Constructions illicites à Bagnes : la nécessité économique a fait loi
"Les autorités de Bagnes ont décidé de rendre cette séance publique pour respecter la loi".
"Les autorités de Bagnes ont décidé de rendre cette séance publique pour respecter la loi". C'est en ces termes que Mélanie Mento, présidente du législatif a ouvert mercredi soir la séance extraordinaire du Conseil général bagnard.
Au menu du législatif, les explications sur l'expertise des constructions rendue par l'architecte Léonard Bender et le juriste Pierre-André Veuthey.
La décision de renoncer au huis clos prévu initialement a été saluée par le préposé à la protection des données et à la transparence invité pour cette rencontre. Sébastien Fanti a d'ailleurs officiellement attesté de la conformité entre le rapport déposé par les experts et la version transmise au législatif communal, dans une version toutefois "anonymisée", le temps de laisser les concernés faire valoir leurs doits, ce qui ne signifie toutefois pas que le rapport intégral ne sera jamais rendu public. "Cette soirée est une boussole pour le législatif " a-t-il ajouté, en présence d'ailleurs de l'un des deux experts, en l'occurrence de Léonard Bender.
Des irrégularités reconnues mais nuancées par l'exécutif bagnard
Président de la commune, Eloi Rossier - ainsi que les conseillers Jean-Daniel Gay-Descombes sur les calculs de densité et Eric Fumeaux pour trois exemples particuliers - a donc passé en revue les 59 pages du dit rapport, annoté des corrections et nuances apportées par le conseil communal (document ci-dessous). "Sur 50 irrégularités constatées, 9 sont dues à un manque de suivi du dossier, 8 à l'absence de contrôle de la police des constructions. L'essentiel des autres irrégularités, ajoute le président, est lié à l'application du RCCZ" (le règlement communal des constructions et des zones en particulier son Art. 90, lettre b qui n'inclut pas dans la densité constructible les saunas, les salles de jeux et carnotzet en sous-sol). Sauf que ce règlement datant de 1999 et homologué par le Conseil d'Etat en 2003, n'est plus conforme au Droit cantonal selon une arrêt rendu en 2012 par le Tribunal fédéral.
La commune a persisté dans l'application de son règlement invalidé
"Oui, la commune a continué d'appliquer son règlement en dépit des jugements rendus par le tribunal cantonal et le tribunal fédéral", a admis Eloi Rossier. L'économie d'une commune touristique comme Bagnes, avec Verbier, a des besoins spécifiques. C'est donc l'exigence économique qui a primé "pour répondre aux besoins et aux attentes des hôtes… et ce n'est pas un système puisque tout le monde a pu en profiter au sein de la commune mais aussi au canton.
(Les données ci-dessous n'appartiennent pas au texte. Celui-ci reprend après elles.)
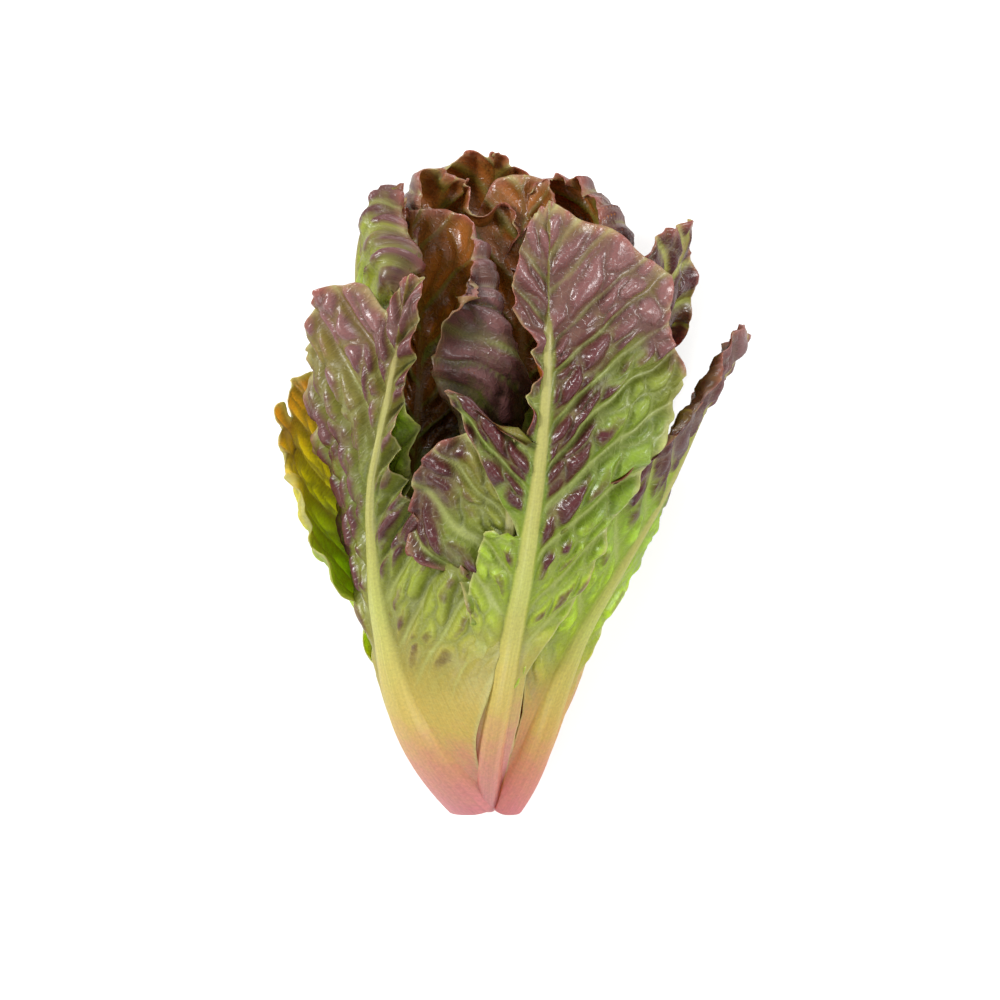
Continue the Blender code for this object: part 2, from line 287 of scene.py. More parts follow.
# side veins and the net between them, on the flattened blade: x mm from the rib, y mm along it. A side vein is where
# (y - climb * |x|) / gap is whole, bent by bumps. The net runs between scattered cells, as exp(-distance^2), and each
# cell bulges in a pillow as 1 - exp(-distance^2). Between two side veins the blade pleats as a sine
def veins(leaf, x, y, seed):
    gap = leaf["veinGap"]
    reach = np.abs(x)
    side = np.sign(x)
    bent = 3.0 * bumps(x / 24.0, y / 24.0, seed + 11) + 1.2 * bumps(x / 8.0, y / 8.0, seed + 12)
    order = (y - leaf["climb"] * reach + 0.004 * reach**2 + bent) / gap + 0.25 * side
    order = order + 0.22 * bumps(order * 0.9, side * 8.0, seed + 13)
    between = order - np.floor(order)
    apart = gap * 0.7                                     # straight across from one side vein to the next
    away = np.minimum(between, 1.0 - between) * apart
    thick = 0.35 + 0.85 * np.exp(-reach / 16.0)
    sideVein = np.exp(-((away / thick) ** 2))
    size = leaf["cell"]
    warpX = 0.35 * roughBumps(x / 9.0, y / 9.0, seed + 14)
    warpY = 0.35 * roughBumps(x / 9.0, y / 9.0, seed + 15)
    nearest, second = cells(reach / (size * 1.45) + warpX + side * 40.0, order * apart / size + warpY, seed + 16)
    edge = second - nearest
    net = np.exp(-((edge / 0.11) ** 2))
    pillow = (1.0 - np.exp(-((edge / 0.33) ** 2))) * (1.0 - np.exp(-((away / 1.8) ** 2)))
    pillow = pillow * (0.72 + 0.28 * bumps(reach / 11.0, order * 2.1, seed + 17))
    pleat = np.sin(math.pi * between) ** 0.8 * (0.55 + 0.45 * between)
    return sideVein, net, pillow, pleat


# half the rib's width, which narrows as (1 - v) to a power
def ribReach(leaf, v):
    wide, power = leaf["ribWide"]
    return 1.1 + wide * (1.0 - v) ** power


# 1 along the rib, 0 past its end
def ribHolds(leaf, v):
    return 1.0 - ease((v - leaf["ribEnd"]) / 0.06)


# the rib's height behind the blade, as (1 - v)^1.4 along it and 1 - |x|^2.6 across it, and how much of it shows
def ribShape(leaf, x, v):
    height = leaf["rib"] * (0.4 + 2.6 * (1.0 - v) ** 1.4)
    across = np.clip(np.abs(x) / ribReach(leaf, v), 0.0, 1.4)
    ends = ribHolds(leaf, v)
    bar = np.clip(1.0 - np.minimum(across, 1.0) ** 2.6, 0.0, 1.0)
    return height * bar * ends, (1.0 - ease((across - 0.7) / 0.45)) * ends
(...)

C'est la raison pour laquelle nous avons continué à appliquer le RCCZ, sur ce trop fameux article 90…dans l'illégalité", a-t-il avoué. Depuis le 1er janvier 2016, l'exécutif a toutefois renoncé à l'appliquer et s'est engagé à rectifier le tir. Le Conseil communal a d'ailleurs mandaté l'ancien juge fédéral Claude Rouiller pour établir un rapport complémentaire sur les derniers éléments qui n'ont pas pu être élucidés par les experts précédents, soit Léonard Bender et Pierre-André Veuthey.
Toutes ces nuances, Léonard Bender les a balayées: "il n'y a pas à avoir des pratiques communales ou des règlements internes pour satisfaire une confrérie d'architectes (ndlr bagnards) quand il existe une loi cantonale… si l'on a plaisir à rouler à 120 km/h en montant dans la vallée lorsque la limite est fixée à 80, ça ne suffit pas pour en être autorisé" a-t-il conclu. Le constat est partagé par le désormais ex-agent communal du commerce Gaby Luisier. Selon lui, avec l'anonymisation d'une partie des pages de l'expertise, il faudra autre chose que la séance d'hier soir pour faire toute la lumière.
Désormais, l'heure est à la reprise des dossiers des trois dernières années pour s'assurer de leur conformité avec la législation. Chaque année, ce sont quelques 400 dossiers liés aux constructions qui passent par le bureau communal pour autorisation. "Mais il ne faut pas croire que tous présenteront des irrégularités" a précisé Eloi Rossier.